When I decided to start vaping a little over a month ago, I started having the discussion about e-cigs vs. analogs with him and was surprized to learn that a few of his friends had the disposable "gas station" type, he had already tried them and was pretty excited and on board with me to quit smoking analogs and start vaping. So here we are.
The first few weeks he took one of my PV's to school and I know he would go in the bathroom for a quick toot. He is not one to flaunt things, so keeping in on the DL was not a problem. He doens't even need to take it to school with him anymore, but vapes in the morning and when he gets home. I have noticed over the last month that he really doesn't even vape that much at home anymore. I am proud of him for not smoking and feel a little better as a parent for allowing him to vape instead of smoke. Ultimately, I would prefer he didn't do either, but that comes from my parental mindset and knowing first hand how hard it is to quit smoking. I wish I never would have started myself all those many years ago. I want the best for my children, as we all do. I also know the things I did in my teen years (and later... ) and try to deal with things like this with understanding. Although I don't condone all of the things I know he is doing... I have also been there and done it myself.

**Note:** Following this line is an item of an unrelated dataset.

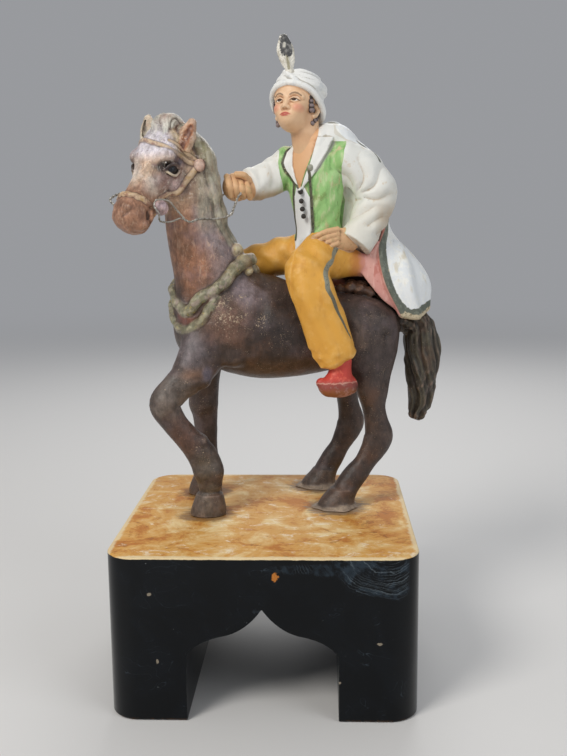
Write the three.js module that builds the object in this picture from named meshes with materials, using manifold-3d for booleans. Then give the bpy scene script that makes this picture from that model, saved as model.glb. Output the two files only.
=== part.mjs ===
// A terracotta horseman on a black wooden stand: stand, horse, rider and rein wire, each one closed solid.
// Millimetres, Z up, origin in the middle of the underside of the whole piece's bounding box.
// The figures are laid out in a frame of their own: x forward along the horse, y to its left, which is
// the side that is looked at, z up from the top of the stand.

import * as THREE from 'three';
import { mergeVertices } from 'three/addons/utils/BufferGeometryUtils.js';
import Module from 'manifold-3d';

const wasm = await Module();
wasm.setup();

// Stand
const STAND_SIDE = 165;
const STAND_HEIGHT = 90;
const STAND_CORNER = 16;
const STAND_EDGE = 1;
const ARCH_HALF_WIDTH = 40;
const ARCH_SHOULDER = 36;
const ARCH_TIP = 62;

// Figures on the stand
const HORSE_TURN = THREE.MathUtils.degToRad(191.6);
const HORSE_SPOT = new THREE.Vector3(35, 31, STAND_HEIGHT);
const GAP = 0.4;
const UP = [0, 0, 1];
const DOWN = [0, 0, -1];
const HORSE_TRIANGLES = 4200;
const RIDER_TRIANGLES = 3600;

// Horse
const BARREL_HALF_WIDTH = 28;
const BELLY = 77.5;
const BACK = 132.5;
const WITHERS = 138;
const CHEST_FRONT = 93;
const RUMP_END = -44;
const LEG_TRACK = 23;
const HOCK = 40;
const KNEE = 67;
const HEAD_TURN = THREE.MathUtils.degToRad(46);
const HEAD_SPOT = new THREE.Vector3(97.4, 6.5, 203.2);
const FACE_HALF_WIDTH = 14;
const MUZZLE_RADIUS = 11.2;

// Rider
const SEAT = 150;
const SHOULDERS = 208;
const FACE_SPOT = new THREE.Vector3(18.5, 0.5, 239.7);
const FACE_TURN = THREE.MathUtils.degToRad(46);
const HEAD_TILT = THREE.MathUtils.degToRad(-16);
const TURBAN_RADIUS = 16.6;
const CHEST_HALF_WIDTH = 18.5;
const CHEST_HALF_DEPTH = 12.5;
const LEG_HALF_WIDTH = 12.6;
const CAPE_THICKNESS = 3.6;
const WIRE_RADIUS = 0.8;

// Turns a three.js geometry into a solid that can be joined and cut.
function solid(geometry) {
  const bare = geometry.index ? geometry.clone() : geometry;
  bare.deleteAttribute('normal');
  bare.deleteAttribute('uv');
  const merged = mergeVertices(bare, 1e-4);
  return new wasm.Manifold(new wasm.Mesh({
    numProp: 3,
    vertProperties: Float32Array.from(merged.attributes.position.array),
    triVerts: Uint32Array.from(merged.index.array),
  }));
}

function joined(geometries) {
  return geometries.map(solid).reduce((whole, piece) => whole.add(piece));
}

// Turns a joined or cut solid back into a three.js geometry.
function geometryOf(body) {
  const mesh = body.getMesh();
  const geometry = new THREE.BufferGeometry();
  geometry.setAttribute('position', new THREE.BufferAttribute(new Float32Array(mesh.vertProperties), 3));
  geometry.setIndex(new THREE.BufferAttribute(new Uint32Array(mesh.triVerts), 1));
  geometry.computeVertexNormals();
  return geometry;
}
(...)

For us, dealing with these issues openly and honestly has dramatically improved our relationships.
I know this was long and rambling, but there are a few things I feel strongly about and I don't give a damn if others want to judge me or tell me I'm a bad parent. He is my kid. He is a great kid. Dealing with life issues is not one size fits all... and to this day I still have not recieved the "user manual" in the mail for my children... LOL!